** Begin **

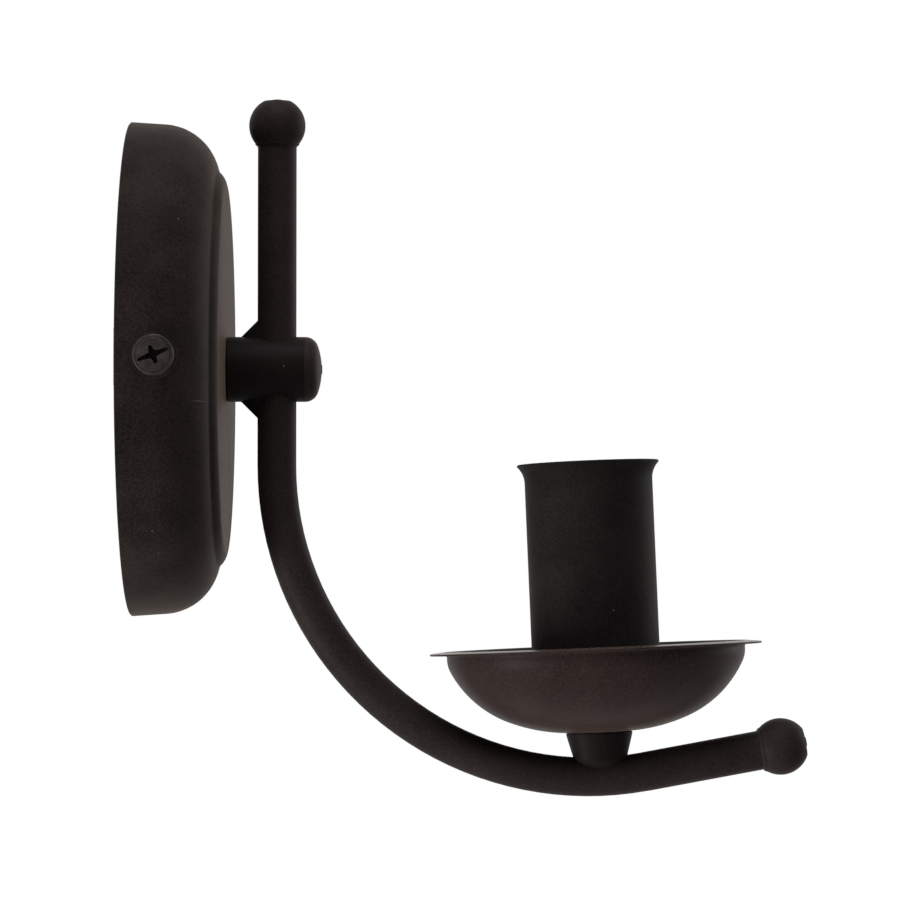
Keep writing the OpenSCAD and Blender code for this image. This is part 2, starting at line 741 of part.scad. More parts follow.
// Half of the leg's outline, seen along Y: foot, bend, upright, bend and tab
module leg_section() {
    outer = leg_bend_r + leg_t;
    half = leg_span / 2;
    top = holder_at - tiny;
    translate([-lap, leg_at + tiny]) square([half - outer + lap, leg_t]);
    bent_sheet([half - outer, leg_at + tiny + outer], outer, leg_t, -90, 0);
    translate([half - leg_t, leg_at + tiny + outer]) square([leg_t, top - leg_at - tiny - 2 * outer]);
    bent_sheet([half - outer, top - outer], outer, leg_t, 0, 90);
    translate([half - outer - leg_tab, top - leg_t]) square([leg_tab, leg_t]);
}

// the leg's fixing screws stand in the middle of its tabs
leg_screw_x = leg_span / 2 - leg_bend_r - leg_t - leg_tab / 2;

module holder_leg() {
    color(zinc) on_cup() difference() {
        union() {
            rotate([90, 0, 0]) linear_extrude(leg_w, center = true)
                for (side = [0, 1]) mirror([side, 0, 0]) leg_section();
            translate([0, 0, leg_at + tiny]) cylinder(d = leg_foot_d, h = leg_t);
        }
        translate([0, 0, leg_at - 1]) cylinder(d = nipple_d + 2 * fit, h = leg_t + 2);
        for (side = [-1, 1])
            translate([side * leg_screw_x, 0, holder_at - 2 * leg_t])
                cylinder(d = m3_d + slack, h = 3 * leg_t);
    }
}

module leg_screws() {
    under = holder_at - leg_t - 2 * tiny;
    color(zinc) on_cup() for (side = [-1, 1]) translate([side * leg_screw_x, 0, 0]) difference() {
        union() {
            translate([0, 0, under - m3_head_h]) cylinder(d = m3_head_d, h = m3_head_h);
            translate([0, 0, under - tiny]) cylinder(d = m3_d, h = leg_t + screw_bite);
        }
        translate([-m3_head_d, -small_slot / 2, under - m3_head_h - tiny])
            cube([2 * m3_head_d, small_slot, small_slot]);
    }
}

// Moulded body: a cup for the screw shell, with a narrower base and holes for screws and rivets
module socket_body() {
    base_d = holder_d - 2.4;
    base_h = 7;
    gap = 0.1;
    color(phenolic) on_cup() difference() {
        union() {
            translate([0, 0, holder_at]) cylinder(d = base_d, h = base_h);
            translate([0, 0, holder_at + base_h - 1]) cylinder(d1 = base_d - tiny, d2 = holder_d, h = 1.2);
            translate([0, 0, holder_at + base_h + 0.2]) cylinder(d = holder_d, h = holder_h - base_h - 1);
            translate([0, 0, holder_top - 0.8]) cylinder(d1 = holder_d, d2 = holder_d - 1.2, h = 0.8);
        }
        translate([0, 0, thread_at - gap]) cylinder(r = shell_r + gap, h = holder_h);
        translate([0, 0, shell_at - gap]) cylinder(r = shell_low_r + gap, h = holder_h);
        for (side = [-1, 1]) {
            translate([side * leg_screw_x, 0, holder_at - tiny])
                cylinder(d = m3_d + 2 * fit, h = screw_bite + 0.5);
            translate([0, side * terminal_y, holder_at - tiny])
                cylinder(d = terminal_d + 2 * fit, h = screw_bite + 0.5);
        }
        for (at = rivet_places) translate([at.x, at.y, holder_at - 1])
            cylinder(d = rivet_d + 2 * fit, h = holder_floor + 2);
    }
}

// Drawn shell: a threaded wall over a narrower pan with an open floor
module screw_shell() {
    t = shell_t;
    low = shell_low_r;
    wall_top = shell_len + shell_low_h;
    color("#c9b27a") on_cup(shell_at) difference() {
        rotate_extrude() {
            translate([shell_hole_r, 0]) square([low - shell_hole_r, t]);
            translate([low - t, 0]) square([t, shell_low_h]);
            translate([low - t, shell_low_h]) square([shell_r - low + t, t]);
            translate([shell_r - t, shell_low_h]) square([t, wall_top - shell_low_h]);
        }
        translate([rivet_places[1].x, rivet_places[1].y, -1]) cylinder(d = rivet_d + 2 * fit, h = 3);
    }
}

// places of the centre contact's rivet and the shell's rivet, about the cup's axis
rivet_places = [[tongue_root.x, 0], polar((shell_hole_r + shell_low_r - shell_t) / 2, shell_rivet_turn)];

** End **

Reproduce all of the data exactly as given.

* **Result below**
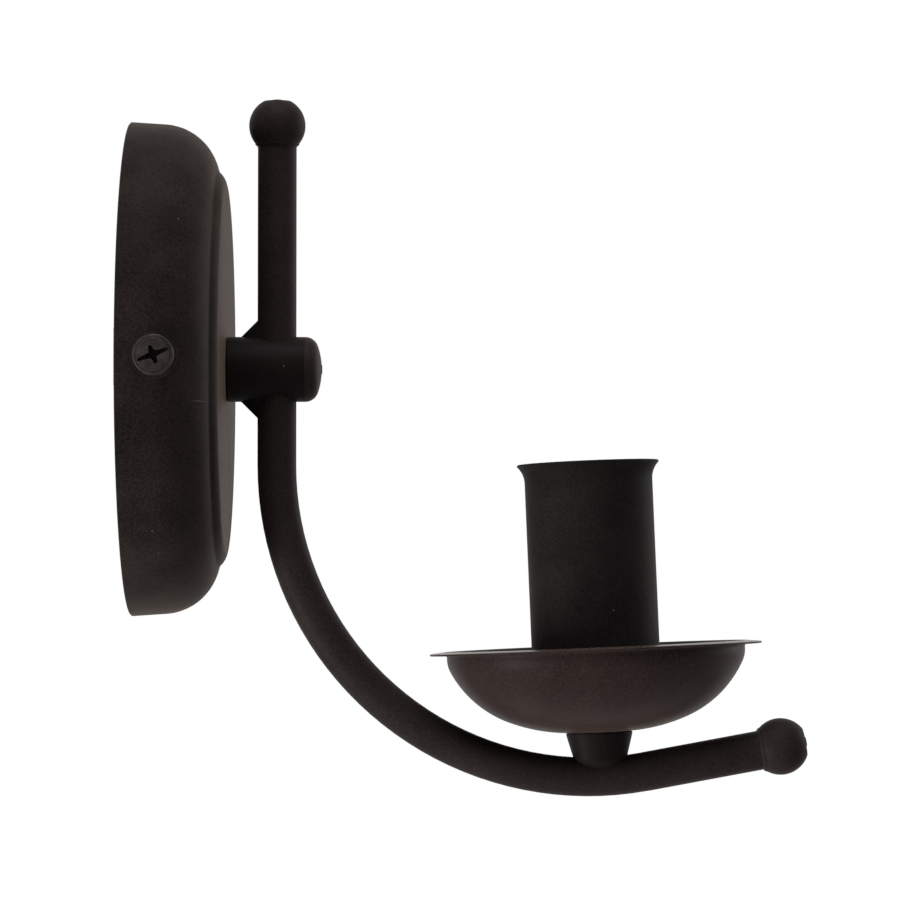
Keep writing the OpenSCAD and Blender code for this image. This is part 2, starting at line 741 of part.scad. More parts follow.
// Half of the leg's outline, seen along Y: foot, bend, upright, bend and tab
module leg_section() {
    outer = leg_bend_r + leg_t;
    half = leg_span / 2;
    top = holder_at - tiny;
    translate([-lap, leg_at + tiny]) square([half - outer + lap, leg_t]);
    bent_sheet([half - outer, leg_at + tiny + outer], outer, leg_t, -90, 0);
    translate([half - leg_t, leg_at + tiny + outer]) square([leg_t, top - leg_at - tiny - 2 * outer]);
    bent_sheet([half - outer, top - outer], outer, leg_t, 0, 90);
    translate([half - outer - leg_tab, top - leg_t]) square([leg_tab, leg_t]);
}

// the leg's fixing screws stand in the middle of its tabs
leg_screw_x = leg_span / 2 - leg_bend_r - leg_t - leg_tab / 2;

module holder_leg() {
    color(zinc) on_cup() difference() {
        union() {
            rotate([90, 0, 0]) linear_extrude(leg_w, center = true)
                for (side = [0, 1]) mirror([side, 0, 0]) leg_section();
            translate([0, 0, leg_at + tiny]) cylinder(d = leg_foot_d, h = leg_t);
        }
        translate([0, 0, leg_at - 1]) cylinder(d = nipple_d + 2 * fit, h = leg_t + 2);
        for (side = [-1, 1])
            translate([side * leg_screw_x, 0, holder_at - 2 * leg_t])
                cylinder(d = m3_d + slack, h = 3 * leg_t);
    }
}

module leg_screws() {
    under = holder_at - leg_t - 2 * tiny;
    color(zinc) on_cup() for (side = [-1, 1]) translate([side * leg_screw_x, 0, 0]) difference() {
        union() {
            translate([0, 0, under - m3_head_h]) cylinder(d = m3_head_d, h = m3_head_h);
            translate([0, 0, under - tiny]) cylinder(d = m3_d, h = leg_t + screw_bite);
        }
        translate([-m3_head_d, -small_slot / 2, under - m3_head_h - tiny])
            cube([2 * m3_head_d, small_slot, small_slot]);
    }
}

// Moulded body: a cup for the screw shell, with a narrower base and holes for screws and rivets
module socket_body() {
    base_d = holder_d - 2.4;
    base_h = 7;
    gap = 0.1;
    color(phenolic) on_cup() difference() {
        union() {
            translate([0, 0, holder_at]) cylinder(d = base_d, h = base_h);
            translate([0, 0, holder_at + base_h - 1]) cylinder(d1 = base_d - tiny, d2 = holder_d, h = 1.2);
            translate([0, 0, holder_at + base_h + 0.2]) cylinder(d = holder_d, h = holder_h - base_h - 1);
            translate([0, 0, holder_top - 0.8]) cylinder(d1 = holder_d, d2 = holder_d - 1.2, h = 0.8);
        }
        translate([0, 0, thread_at - gap]) cylinder(r = shell_r + gap, h = holder_h);
        translate([0, 0, shell_at - gap]) cylinder(r = shell_low_r + gap, h = holder_h);
        for (side = [-1, 1]) {
            translate([side * leg_screw_x, 0, holder_at - tiny])
                cylinder(d = m3_d + 2 * fit, h = screw_bite + 0.5);
            translate([0, side * terminal_y, holder_at - tiny])
                cylinder(d = terminal_d + 2 * fit, h = screw_bite + 0.5);
        }
        for (at = rivet_places) translate([at.x, at.y, holder_at - 1])
            cylinder(d = rivet_d + 2 * fit, h = holder_floor + 2);
    }
}

// Drawn shell: a threaded wall over a narrower pan with an open floor
module screw_shell() {
    t = shell_t;
    low = shell_low_r;
    wall_top = shell_len + shell_low_h;
    color("#c9b27a") on_cup(shell_at) difference() {
        rotate_extrude() {
            translate([shell_hole_r, 0]) square([low - shell_hole_r, t]);
            translate([low - t, 0]) square([t, shell_low_h]);
            translate([low - t, shell_low_h]) square([shell_r - low + t, t]);
            translate([shell_r - t, shell_low_h]) square([t, wall_top - shell_low_h]);
        }
        translate([rivet_places[1].x, rivet_places[1].y, -1]) cylinder(d = rivet_d + 2 * fit, h = 3);
    }
}

// places of the centre contact's rivet and the shell's rivet, about the cup's axis
rivet_places = [[tongue_root.x, 0], polar((shell_hole_r + shell_low_r - shell_t) / 2, shell_rivet_turn)];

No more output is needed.